On the first Box Plot: the k-Means widget adds the feature that reports for each data instance on the cluster membership. No wonder the feature is called "Cluster". We use the box plot to visualize the number of data instances in each cluster and to spread the visualization into separate rows, and we will subgroup the plot by the same feature:
We will use this Box Plot for cluster selection: click on any of the four bars (four is the number of clusters we selected in the k-Means widget), and Box Plot will output the data instances belonging to this cluster. We will not care about the selected data but rather pour the entire data set into the next Box Plot. Remember to rewire the connection between two Box Plots accordingly. When outputting the entire data set, the Box Plot will add the column "Selected" to report whether the data instance was selected. In our case, the Selected column will report if the data instance belongs to our target cluster. At this stage, this is our workflow:
Now for the fun part. We can select the first cluster to find that the feature that most define it are milk, hair, and eggs. Examining this further, we find that all the animals in the first clusters give milk, have hair, and do not lay eggs. Mammals.
In the second (red) cluster, most animals have fins, no legs, and are aquatic. Fish. But there are also some other animals with four legs and no fins, so this cluster is a bit of a mixture. The third cluster is easier, as there are animals with feathers with two legs. Fish. Animals in the fourth cluster have no backbone and are without tails. This cluster is a harder one, but with some thinking, one can reason these are insects or invertebrates.

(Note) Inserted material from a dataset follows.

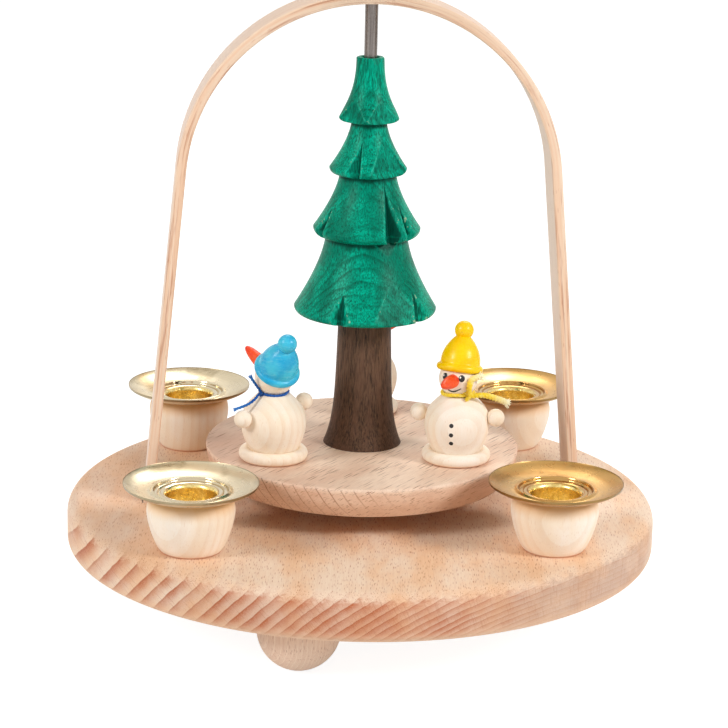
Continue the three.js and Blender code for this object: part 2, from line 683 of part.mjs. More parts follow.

There are many more things that we can do at this stage, and here are some ideas:
-
Link the output of the last Box Plot to the Data Table and find out what the animals with specific characteristics are, that is, what their name is.
-
Check for some outliers. Say, two animals give milk but are not in the first (mammalian) cluster. Which ones are these?
-
Go back to Select Columns, place the type in the meta-features list, and check out the distribution of animal types in the selected cluster.